For Herman Rottger, truly the star of this picture, this film represents the height of his actorial peak, like a supernova that sends light across a thousand galaxies, or a pyrotechnician in Womanhood, the Shame of a Nation, the scene with him in the Chariot Match is one of the few truly spiritual experiences one can hope to have in a movie theater.

Ultimately, this 1907 film is proof positive for me that Jesus loves us and wants us to be Super.

. . . I don’t know what Olcott was thinking casting Herman Rottger and not Arthur Johnson, though . . .

Farewell, My Lovely (1975) - originally Murder, My Sweet (1944)
Henry V (1989) - first film 1944
Invasion of the Body Snatchers (1978) - first film 1956
Richard III (1996) - first film 1908
Sorcerer (1977) - originally Wages of Sin (1955)

Does the Magnificent Seven count???

The Fly (1986) - first film in 1958

Get Carter (2000) - original 1971

Ocean’s Eleven should be on the list.

   You seem to mention some very old films.  Please forgive my film history ignorance, but some of the originals from like 1910 or 1907....were those silent films?  IF so, is it fair to compare them to movies made 30-50 years later?  And what qualifies as a "remake"?  Haven't there been many films on say Robin Hood, Frankenstein and Dracula?  Does each that came after the original really qualify as a "remake"?   There is a cartoon version of Robin Hood also.  Is that a remake?

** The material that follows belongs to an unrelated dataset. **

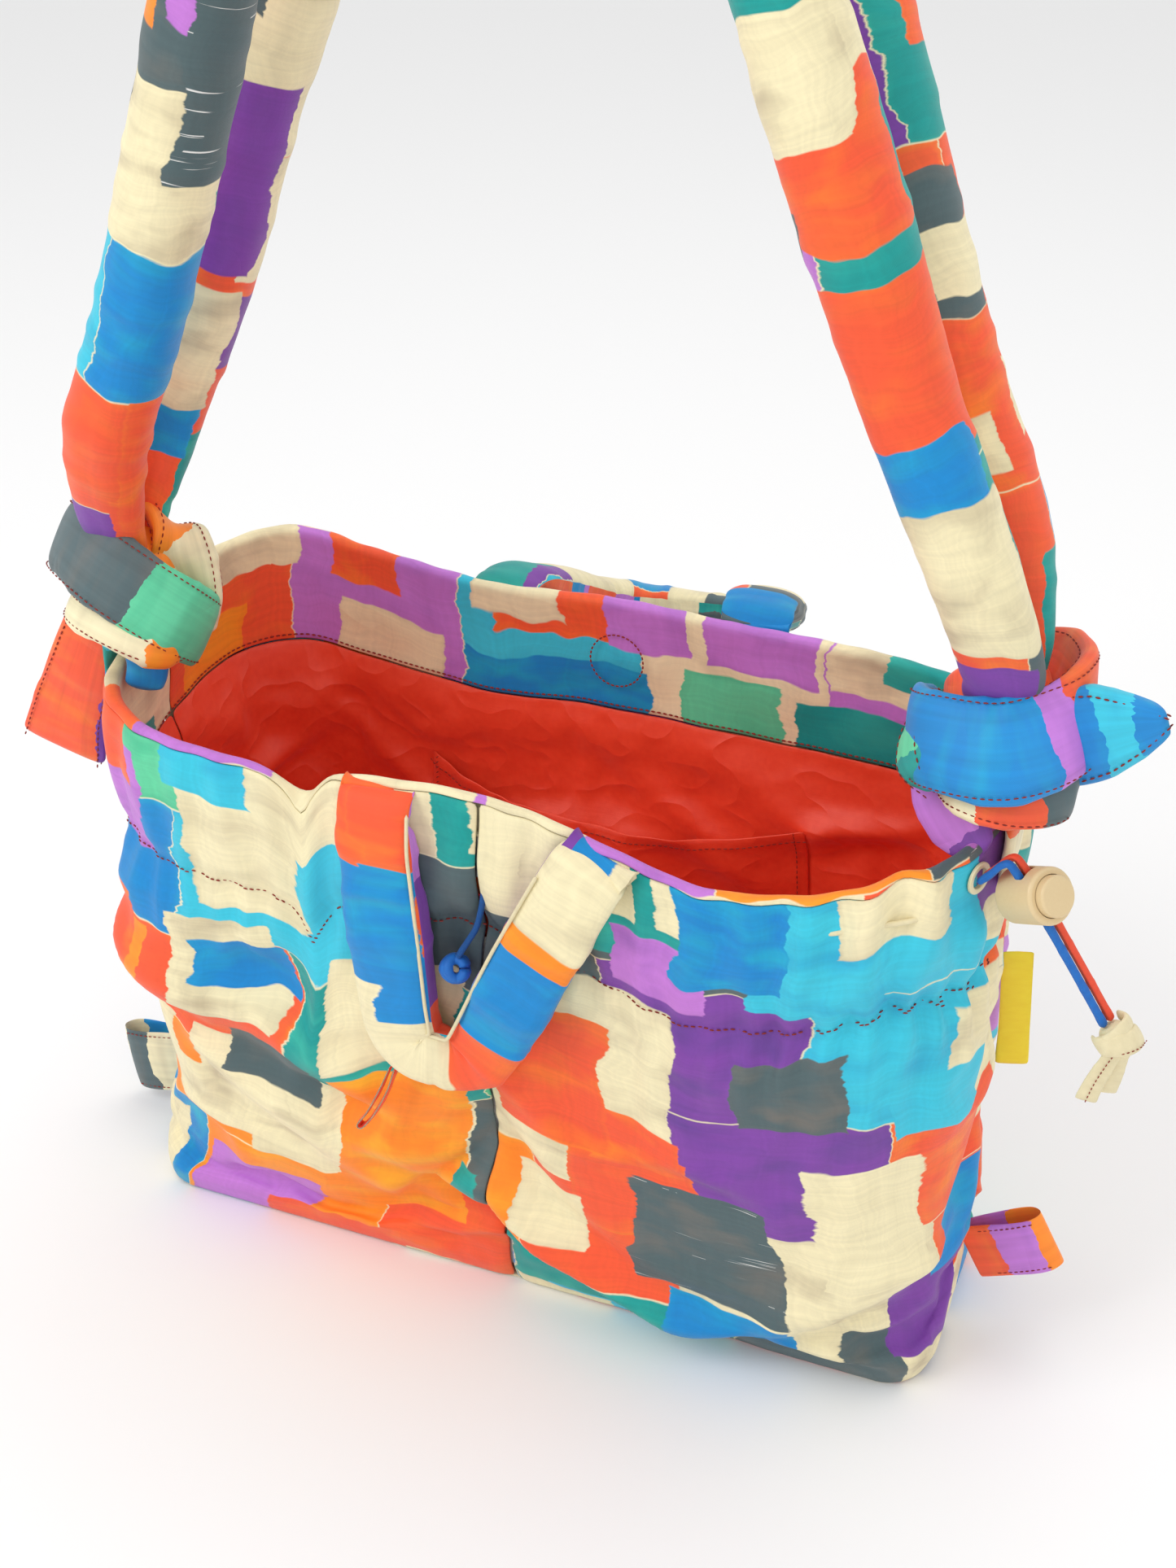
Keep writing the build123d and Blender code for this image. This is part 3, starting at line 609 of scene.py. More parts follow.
# stitches
def stitchTree():   # a run of short stitches along the edges it is given
    tree = bpy.data.node_groups.new("stitchRun", "GeometryNodeTree")
    tree.interface.new_socket(name="Geometry", in_out="INPUT", socket_type="NodeSocketGeometry")
    for label, value in (("Pitch", 0.0028), ("Stitch Length", 0.0021), ("Thread", 0.0006)):
        socket = tree.interface.new_socket(name=label, in_out="INPUT", socket_type="NodeSocketFloat")
        socket.default_value = value
    tree.interface.new_socket(name="Material", in_out="INPUT", socket_type="NodeSocketMaterial")
    tree.interface.new_socket(name="Geometry", in_out="OUTPUT", socket_type="NodeSocketGeometry")
    make, link = tree.nodes.new, tree.links.new
    inp, out = make("NodeGroupInput"), make("NodeGroupOutput")
    curve, spots = make("GeometryNodeMeshToCurve"), make("GeometryNodeCurveToPoints")
    spots.mode = "LENGTH"
    bead, size = make("GeometryNodeMeshUVSphere"), make("ShaderNodeCombineXYZ")
    bead.inputs["Segments"].default_value = 6
    bead.inputs["Rings"].default_value = 4
    bead.inputs["Radius"].default_value = 0.5
    placed, real = make("GeometryNodeInstanceOnPoints"), make("GeometryNodeRealizeInstances")
    smooth, paint = make("GeometryNodeSetShadeSmooth"), make("GeometryNodeSetMaterial")
    link(inp.outputs["Geometry"], curve.inputs[0])
    link(curve.outputs[0], spots.inputs["Curve"])
    link(inp.outputs["Pitch"], spots.inputs["Length"])
    link(inp.outputs["Thread"], size.inputs[0])
    link(inp.outputs["Thread"], size.inputs[1])
    link(inp.outputs["Stitch Length"], size.inputs[2])
    link(spots.outputs["Points"], placed.inputs["Points"])
    link(spots.outputs["Rotation"], placed.inputs["Rotation"])
    link(bead.outputs["Mesh"], placed.inputs["Instance"])
    link(size.outputs[0], placed.inputs["Scale"])
    link(placed.outputs[0], smooth.inputs[0])
    link(smooth.outputs[0], real.inputs[0])
    link(real.outputs[0], paint.inputs["Geometry"])
    link(inp.outputs["Material"], paint.inputs["Material"])
    link(paint.outputs[0], out.inputs[0])
    return tree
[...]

Would Point Of No Return count, since it was a remake of the French movie La Femme Nikita? Both are good, but I honestly prefer the American remake.

The first one that came to mind for me was John Carpenter’s The Thing, one of the best horror movies ever made. I like the Howard Hawks version too, but Carpenter’s film takes full advantage of the claustrophobic and paranoid atmosphere of the original story. The spider-head scene scared the crap out of me when I was a kid.

I’d include both remakes of What Price Hollywood. The first was A Star is Born in 1937 with Janet Gaynor and Frederic March. The second was A Star is Born in 1954 with Judy Garland and James Mason. There was a third remake of it, but I’d just as soon forget about that one.

A Star Is Born is not a remake of What Price Hollywood?, although they have similar plot elements.

Cape Fear.

I consider “The Thomas Crown Affair” remake with Pierce Brosnan to be one of my favorite movies, although I’ve never seen the original.

Yes, most (though not all) films prior to 1928/9 were silent. You’re right, it’s not fair to compare them–but not all talkies suck . . . I’m sure any day now they’ll get the hang of making them.

“Who the hell wants to hear actors talk?” – H. M. Warner, Warner Brothers, 1927.

You must be joking. Robert Mitchum was far more menacing than Robert De Niro ever thought of being. The remake was poorly done, in my view, and completely unnecessary.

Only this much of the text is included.